Rows from a dataset:
◇ ◇ ◇

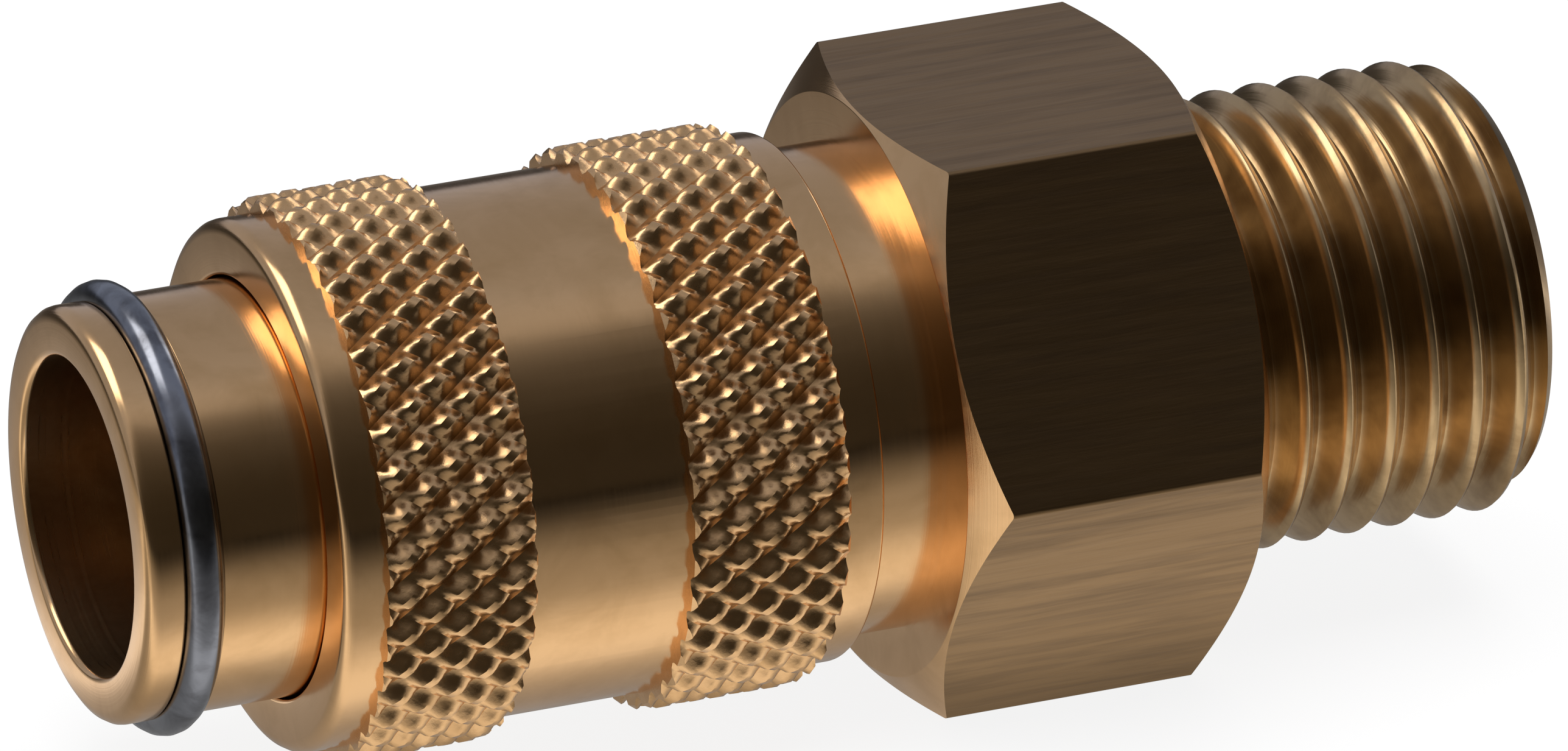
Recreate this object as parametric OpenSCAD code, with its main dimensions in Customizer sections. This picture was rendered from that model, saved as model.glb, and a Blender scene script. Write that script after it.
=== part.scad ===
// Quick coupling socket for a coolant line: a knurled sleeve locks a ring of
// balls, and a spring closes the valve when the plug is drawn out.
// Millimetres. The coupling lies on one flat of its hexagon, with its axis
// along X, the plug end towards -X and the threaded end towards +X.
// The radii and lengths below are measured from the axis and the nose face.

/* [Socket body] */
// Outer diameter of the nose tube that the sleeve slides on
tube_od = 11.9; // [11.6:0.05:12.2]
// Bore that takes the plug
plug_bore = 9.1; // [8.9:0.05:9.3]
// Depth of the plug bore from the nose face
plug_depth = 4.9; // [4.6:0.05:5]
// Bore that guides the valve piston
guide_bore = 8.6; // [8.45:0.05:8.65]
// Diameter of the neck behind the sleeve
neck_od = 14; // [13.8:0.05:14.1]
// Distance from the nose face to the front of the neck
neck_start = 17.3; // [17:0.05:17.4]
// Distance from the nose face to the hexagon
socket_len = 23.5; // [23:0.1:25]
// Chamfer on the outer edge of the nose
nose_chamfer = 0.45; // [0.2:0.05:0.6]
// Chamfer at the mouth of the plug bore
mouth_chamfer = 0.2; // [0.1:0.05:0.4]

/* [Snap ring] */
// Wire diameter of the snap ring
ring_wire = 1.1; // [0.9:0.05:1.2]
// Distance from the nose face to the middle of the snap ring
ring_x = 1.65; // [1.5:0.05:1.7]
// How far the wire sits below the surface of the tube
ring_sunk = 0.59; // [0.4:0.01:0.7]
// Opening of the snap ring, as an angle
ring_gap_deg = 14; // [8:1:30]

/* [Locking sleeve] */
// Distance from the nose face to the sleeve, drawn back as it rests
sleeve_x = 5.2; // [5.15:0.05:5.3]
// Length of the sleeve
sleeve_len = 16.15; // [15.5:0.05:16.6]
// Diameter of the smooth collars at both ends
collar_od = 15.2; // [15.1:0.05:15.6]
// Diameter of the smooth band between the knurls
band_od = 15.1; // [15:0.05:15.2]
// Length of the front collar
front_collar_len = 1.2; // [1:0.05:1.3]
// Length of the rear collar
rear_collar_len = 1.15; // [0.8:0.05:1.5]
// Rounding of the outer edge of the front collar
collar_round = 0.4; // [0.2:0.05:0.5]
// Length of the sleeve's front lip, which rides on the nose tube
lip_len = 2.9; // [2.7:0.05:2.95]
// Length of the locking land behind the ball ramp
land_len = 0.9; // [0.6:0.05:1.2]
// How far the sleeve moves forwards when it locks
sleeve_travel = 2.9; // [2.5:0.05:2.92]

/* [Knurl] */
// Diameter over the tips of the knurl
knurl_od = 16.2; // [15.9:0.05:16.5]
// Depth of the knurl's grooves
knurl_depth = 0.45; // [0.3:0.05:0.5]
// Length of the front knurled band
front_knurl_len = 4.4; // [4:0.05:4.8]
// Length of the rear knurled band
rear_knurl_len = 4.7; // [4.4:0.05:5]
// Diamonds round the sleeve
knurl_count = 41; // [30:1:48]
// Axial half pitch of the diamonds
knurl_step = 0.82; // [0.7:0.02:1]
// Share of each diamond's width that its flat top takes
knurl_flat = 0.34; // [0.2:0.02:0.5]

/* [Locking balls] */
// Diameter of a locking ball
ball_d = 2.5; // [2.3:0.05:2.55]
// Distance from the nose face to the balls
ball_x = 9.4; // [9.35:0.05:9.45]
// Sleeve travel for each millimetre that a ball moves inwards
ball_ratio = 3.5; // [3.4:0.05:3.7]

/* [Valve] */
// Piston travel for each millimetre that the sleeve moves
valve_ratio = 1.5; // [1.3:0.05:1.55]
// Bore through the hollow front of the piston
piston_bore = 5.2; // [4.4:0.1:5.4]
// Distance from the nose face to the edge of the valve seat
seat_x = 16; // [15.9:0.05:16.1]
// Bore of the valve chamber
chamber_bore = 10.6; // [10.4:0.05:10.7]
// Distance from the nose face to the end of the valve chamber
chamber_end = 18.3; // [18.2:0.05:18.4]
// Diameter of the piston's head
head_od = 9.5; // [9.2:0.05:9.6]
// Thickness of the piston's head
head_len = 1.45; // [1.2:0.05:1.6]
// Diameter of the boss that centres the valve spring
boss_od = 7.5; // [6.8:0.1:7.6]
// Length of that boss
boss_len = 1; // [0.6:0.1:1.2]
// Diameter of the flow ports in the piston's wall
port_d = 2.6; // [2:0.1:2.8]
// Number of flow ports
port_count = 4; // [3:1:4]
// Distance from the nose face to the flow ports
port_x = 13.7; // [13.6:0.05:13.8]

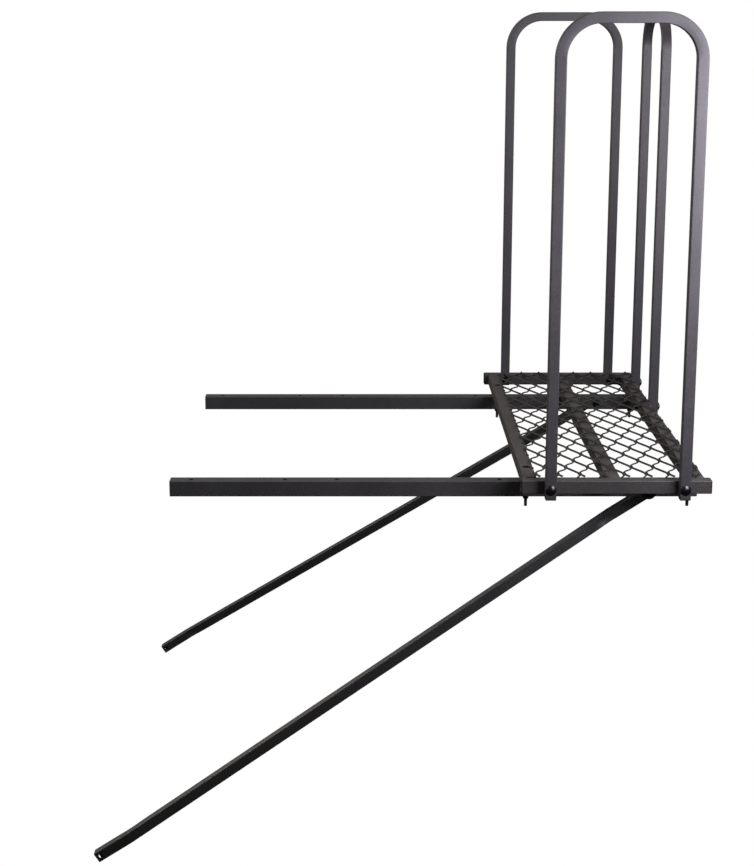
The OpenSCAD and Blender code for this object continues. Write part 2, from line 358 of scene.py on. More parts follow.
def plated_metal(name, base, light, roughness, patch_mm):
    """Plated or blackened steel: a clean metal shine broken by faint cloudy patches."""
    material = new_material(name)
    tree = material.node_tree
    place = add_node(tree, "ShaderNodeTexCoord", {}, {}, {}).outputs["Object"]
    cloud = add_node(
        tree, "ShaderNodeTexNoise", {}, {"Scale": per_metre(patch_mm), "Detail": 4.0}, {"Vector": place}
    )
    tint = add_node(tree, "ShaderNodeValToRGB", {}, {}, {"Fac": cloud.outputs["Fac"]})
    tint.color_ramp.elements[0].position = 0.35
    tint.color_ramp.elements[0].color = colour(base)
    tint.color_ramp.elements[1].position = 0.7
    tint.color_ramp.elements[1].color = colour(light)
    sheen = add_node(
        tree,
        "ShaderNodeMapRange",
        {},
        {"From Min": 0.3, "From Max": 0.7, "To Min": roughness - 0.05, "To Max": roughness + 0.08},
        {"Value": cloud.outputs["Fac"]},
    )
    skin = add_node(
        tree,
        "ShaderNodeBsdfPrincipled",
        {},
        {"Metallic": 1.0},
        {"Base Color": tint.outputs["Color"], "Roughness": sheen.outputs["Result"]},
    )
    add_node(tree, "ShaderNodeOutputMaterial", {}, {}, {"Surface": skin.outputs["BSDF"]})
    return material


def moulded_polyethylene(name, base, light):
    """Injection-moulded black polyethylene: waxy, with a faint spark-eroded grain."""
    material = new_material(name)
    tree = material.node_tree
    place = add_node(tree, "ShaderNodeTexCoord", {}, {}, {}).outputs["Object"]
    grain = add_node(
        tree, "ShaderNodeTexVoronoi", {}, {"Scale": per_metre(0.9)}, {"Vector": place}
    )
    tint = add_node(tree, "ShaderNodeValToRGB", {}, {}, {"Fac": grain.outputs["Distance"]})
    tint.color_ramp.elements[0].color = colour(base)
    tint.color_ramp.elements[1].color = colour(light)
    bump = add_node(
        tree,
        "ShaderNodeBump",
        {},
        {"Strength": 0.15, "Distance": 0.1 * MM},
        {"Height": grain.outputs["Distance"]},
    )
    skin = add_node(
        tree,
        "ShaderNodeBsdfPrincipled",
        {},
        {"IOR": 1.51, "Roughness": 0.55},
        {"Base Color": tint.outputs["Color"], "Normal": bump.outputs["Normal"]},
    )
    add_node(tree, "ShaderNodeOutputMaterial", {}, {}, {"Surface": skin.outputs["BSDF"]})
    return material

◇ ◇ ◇

### Directions
Can you give every line above again, exactly as written?

### Exercise output
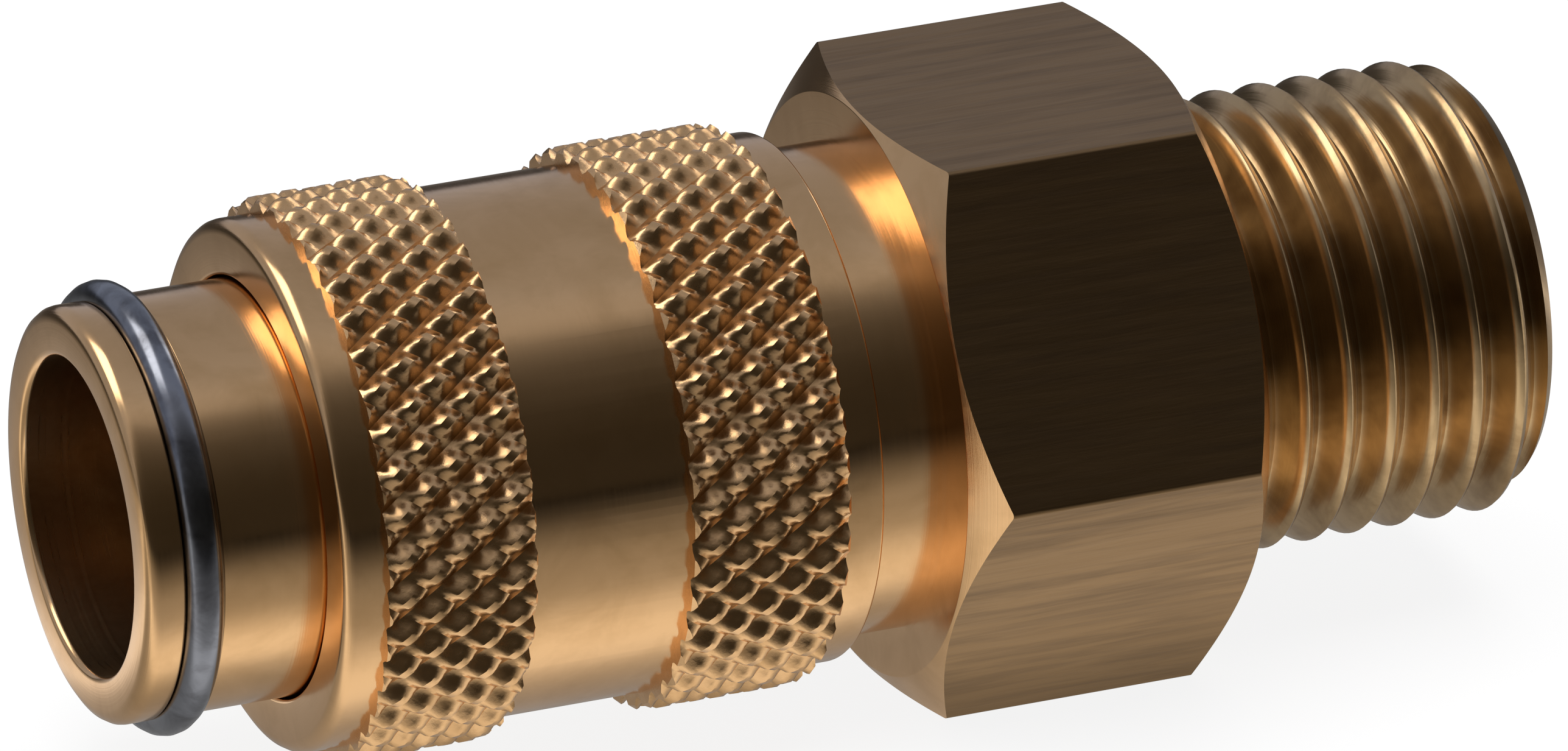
Recreate this object as parametric OpenSCAD code, with its main dimensions in Customizer sections. This picture was rendered from that model, saved as model.glb, and a Blender scene script. Write that script after it.
=== part.scad ===
// Quick coupling socket for a coolant line: a knurled sleeve locks a ring of
// balls, and a spring closes the valve when the plug is drawn out.
// Millimetres. The coupling lies on one flat of its hexagon, with its axis
// along X, the plug end towards -X and the threaded end towards +X.
// The radii and lengths below are measured from the axis and the nose face.

/* [Socket body] */
// Outer diameter of the nose tube that the sleeve slides on
tube_od = 11.9; // [11.6:0.05:12.2]
// Bore that takes the plug
plug_bore = 9.1; // [8.9:0.05:9.3]
// Depth of the plug bore from the nose face
plug_depth = 4.9; // [4.6:0.05:5]
// Bore that guides the valve piston
guide_bore = 8.6; // [8.45:0.05:8.65]
// Diameter of the neck behind the sleeve
neck_od = 14; // [13.8:0.05:14.1]
// Distance from the nose face to the front of the neck
neck_start = 17.3; // [17:0.05:17.4]
// Distance from the nose face to the hexagon
socket_len = 23.5; // [23:0.1:25]
// Chamfer on the outer edge of the nose
nose_chamfer = 0.45; // [0.2:0.05:0.6]
// Chamfer at the mouth of the plug bore
mouth_chamfer = 0.2; // [0.1:0.05:0.4]

/* [Snap ring] */
// Wire diameter of the snap ring
ring_wire = 1.1; // [0.9:0.05:1.2]
// Distance from the nose face to the middle of the snap ring
ring_x = 1.65; // [1.5:0.05:1.7]
// How far the wire sits below the surface of the tube
ring_sunk = 0.59; // [0.4:0.01:0.7]
// Opening of the snap ring, as an angle
ring_gap_deg = 14; // [8:1:30]

/* [Locking sleeve] */
// Distance from the nose face to the sleeve, drawn back as it rests
sleeve_x = 5.2; // [5.15:0.05:5.3]
// Length of the sleeve
sleeve_len = 16.15; // [15.5:0.05:16.6]
// Diameter of the smooth collars at both ends
collar_od = 15.2; // [15.1:0.05:15.6]
// Diameter of the smooth band between the knurls
band_od = 15.1; // [15:0.05:15.2]
// Length of the front collar
front_collar_len = 1.2; // [1:0.05:1.3]
// Length of the rear collar
rear_collar_len = 1.15; // [0.8:0.05:1.5]
// Rounding of the outer edge of the front collar
collar_round = 0.4; // [0.2:0.05:0.5]
// Length of the sleeve's front lip, which rides on the nose tube
lip_len = 2.9; // [2.7:0.05:2.95]
// Length of the locking land behind the ball ramp
land_len = 0.9; // [0.6:0.05:1.2]
// How far the sleeve moves forwards when it locks
sleeve_travel = 2.9; // [2.5:0.05:2.92]

/* [Knurl] */
// Diameter over the tips of the knurl
knurl_od = 16.2; // [15.9:0.05:16.5]
// Depth of the knurl's grooves
knurl_depth = 0.45; // [0.3:0.05:0.5]
// Length of the front knurled band
front_knurl_len = 4.4; // [4:0.05:4.8]
// Length of the rear knurled band
rear_knurl_len = 4.7; // [4.4:0.05:5]
// Diamonds round the sleeve
knurl_count = 41; // [30:1:48]
// Axial half pitch of the diamonds
knurl_step = 0.82; // [0.7:0.02:1]
// Share of each diamond's width that its flat top takes
knurl_flat = 0.34; // [0.2:0.02:0.5]

/* [Locking balls] */
// Diameter of a locking ball
ball_d = 2.5; // [2.3:0.05:2.55]
// Distance from the nose face to the balls
ball_x = 9.4; // [9.35:0.05:9.45]
// Sleeve travel for each millimetre that a ball moves inwards
ball_ratio = 3.5; // [3.4:0.05:3.7]

/* [Valve] */
// Piston travel for each millimetre that the sleeve moves
valve_ratio = 1.5; // [1.3:0.05:1.55]
// Bore through the hollow front of the piston
piston_bore = 5.2; // [4.4:0.1:5.4]
// Distance from the nose face to the edge of the valve seat
seat_x = 16; // [15.9:0.05:16.1]
// Bore of the valve chamber
chamber_bore = 10.6; // [10.4:0.05:10.7]
// Distance from the nose face to the end of the valve chamber
chamber_end = 18.3; // [18.2:0.05:18.4]
// Diameter of the piston's head
head_od = 9.5; // [9.2:0.05:9.6]
// Thickness of the piston's head
head_len = 1.45; // [1.2:0.05:1.6]
// Diameter of the boss that centres the valve spring
boss_od = 7.5; // [6.8:0.1:7.6]
// Length of that boss
boss_len = 1; // [0.6:0.1:1.2]
// Diameter of the flow ports in the piston's wall
port_d = 2.6; // [2:0.1:2.8]
// Number of flow ports
port_count = 4; // [3:1:4]
// Distance from the nose face to the flow ports
port_x = 13.7; // [13.6:0.05:13.8]

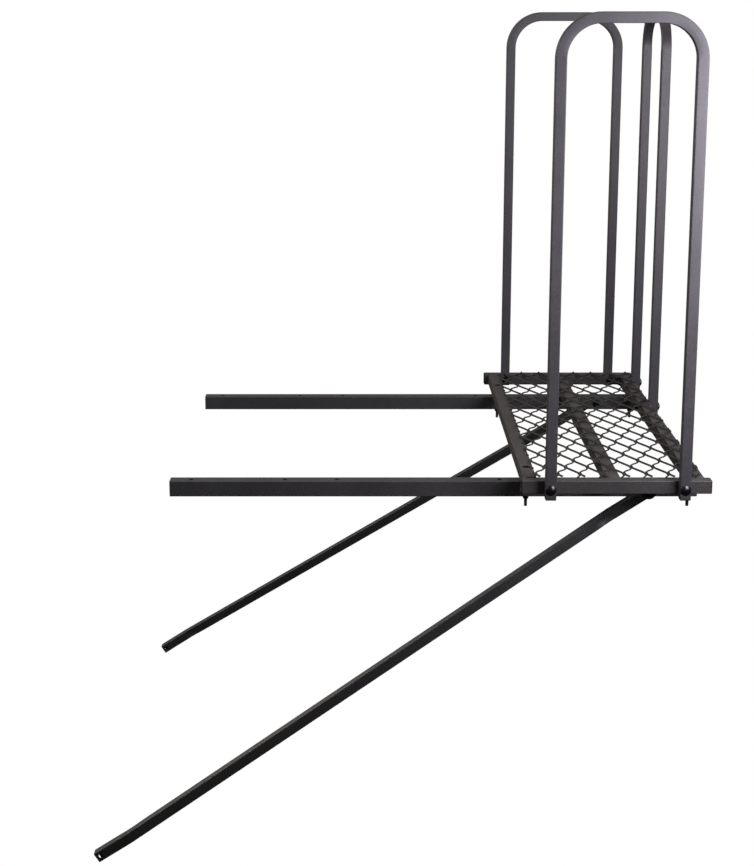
The OpenSCAD and Blender code for this object continues. Write part 2, from line 358 of scene.py on. More parts follow.
def plated_metal(name, base, light, roughness, patch_mm):
    """Plated or blackened steel: a clean metal shine broken by faint cloudy patches."""
    material = new_material(name)
    tree = material.node_tree
    place = add_node(tree, "ShaderNodeTexCoord", {}, {}, {}).outputs["Object"]
    cloud = add_node(
        tree, "ShaderNodeTexNoise", {}, {"Scale": per_metre(patch_mm), "Detail": 4.0}, {"Vector": place}
    )
    tint = add_node(tree, "ShaderNodeValToRGB", {}, {}, {"Fac": cloud.outputs["Fac"]})
    tint.color_ramp.elements[0].position = 0.35
    tint.color_ramp.elements[0].color = colour(base)
    tint.color_ramp.elements[1].position = 0.7
    tint.color_ramp.elements[1].color = colour(light)
    sheen = add_node(
        tree,
        "ShaderNodeMapRange",
        {},
        {"From Min": 0.3, "From Max": 0.7, "To Min": roughness - 0.05, "To Max": roughness + 0.08},
        {"Value": cloud.outputs["Fac"]},
    )
    skin = add_node(
        tree,
        "ShaderNodeBsdfPrincipled",
        {},
        {"Metallic": 1.0},
        {"Base Color": tint.outputs["Color"], "Roughness": sheen.outputs["Result"]},
    )
    add_node(tree, "ShaderNodeOutputMaterial", {}, {}, {"Surface": skin.outputs["BSDF"]})
    return material


def moulded_polyethylene(name, base, light):
    """Injection-moulded black polyethylene: waxy, with a faint spark-eroded grain."""
    material = new_material(name)
    tree = material.node_tree
    place = add_node(tree, "ShaderNodeTexCoord", {}, {}, {}).outputs["Object"]
    grain = add_node(
        tree, "ShaderNodeTexVoronoi", {}, {"Scale": per_metre(0.9)}, {"Vector": place}
    )
    tint = add_node(tree, "ShaderNodeValToRGB", {}, {}, {"Fac": grain.outputs["Distance"]})
    tint.color_ramp.elements[0].color = colour(base)
    tint.color_ramp.elements[1].color = colour(light)
    bump = add_node(
        tree,
        "ShaderNodeBump",
        {},
        {"Strength": 0.15, "Distance": 0.1 * MM},
        {"Height": grain.outputs["Distance"]},
    )
    skin = add_node(
        tree,
        "ShaderNodeBsdfPrincipled",
        {},
        {"IOR": 1.51, "Roughness": 0.55},
        {"Base Color": tint.outputs["Color"], "Normal": bump.outputs["Normal"]},
    )
    add_node(tree, "ShaderNodeOutputMaterial", {}, {}, {"Surface": skin.outputs["BSDF"]})
    return material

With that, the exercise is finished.